Looks like a fun project. If I was a prolific builder, I might get my current backlog out of the way while this kit is still in production. But I'm not.

It's hard to come up with changes that actually improve things for a design like this. I think anything that does will probably increase the work needed or the expense. For instance, there may be areas where you can use lighter than expected wood that tests out as stiffer than usual, since there's lots of variation between pieces of wood, even at the same density. Or, sheet tail surfaces can be tapered to be thinner out at the tips. That might allow more thickness, and therefore lighter balsa, near the root. Trailing edges could be made from punky wood with something on the outside to make them stiffer than the stock t.e. at the same weight. Some of the places where Don uses basswood, you could probably use thicker but lighter balsa, IF you selected the balsa carefully and changed to the right thickness. I imagine, for parts like that, selecting the right balsa drives kit manufacturers crazy. Anyway, I think the stuff I've thought of above has very minor advantages for the amount of effort. Plus, if incorporated in the kit, they'd require more of builders, thus making for a lot more calls to DJ Aerotech.
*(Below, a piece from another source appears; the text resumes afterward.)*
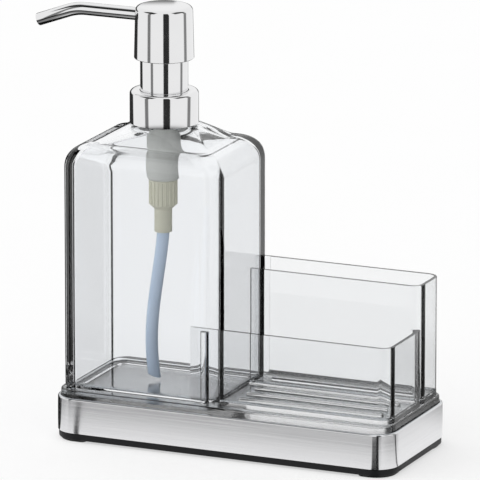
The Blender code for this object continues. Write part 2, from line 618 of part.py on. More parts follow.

The thing is that you have to avoid mentioning these things on RC Groups or Don will jump in and spend time commenting on them anyway. (Don, you have my permission, if you feel you really MUST respond, to leave it at: "Lincoln, your post is all wrong." But it's beter if you don't respond, since I've said it for you, and you have more important things to get to.) Those who want to do things like I've mentioned above may be better off scratch building a Drela design, with mods of course. I think Mark Drela is sufficiently busy with the double bubble airliner that it's unlikely he'll comment on the mods. Meanwhile, those of us who can't help writing too much...

pull strings:
As long as the string has significant tension, the stiffness is that of the string plus the spring. Once the string goes slack, then the stiffness is only that of the spring. An advantage is that it takes the backlash out. I'm not necessarily advocating springs and strings, but I thought that ought to be clarified.

spar caps:
If I was building one of these, and I was a total weight weenie, I might sand the ends of the spar caps to a taper, rather than allow an abrupt transition. Slight weight loss, plus a reduction in stress concentration. OTOH, the thicker part of the spar probably extends well past where it's really needed so that the stress concentration doesn't matter much. Where the joiner is, one could taper the inner ends a bit, but then you might need to wrap the spar in that area.

low spot:
I wonder if it would be worth putting baking parchment on the depressed area to keep the covering from sticking there? Or just a strip of covering with the stickum on the up side, if you could figure out a way to make it stay put!

venting:
The low spot, where the covering isn't sticking, ought to provide more than enough venting, though of course a 1mm hole in the right place won't be a problem.

cellulose glue:
I wonder if Fab Tac (sticks covering down on full scale airplanes) or Sig Stix It would be useful as glue if Duco becomes unavailable? Both are much sticker than the nitrate dope I've seen. Also, I have some nitrate dope for full scale that's stickier than Sig's nitrate. Sig still shows Sig-ment on their web site.

Duco and heat:
Well, if the glue is vulnerable to heat, you can always glue on thin, soft balsa where you would have had the glue. Should sand easier. Duco or Ambroid are probably still the right sort of glue to use for sticking down the balsa.

candling the surface:
Maybe you can cover temporarily with Saran Wrap or something to do this, so you can go back and fix things easily.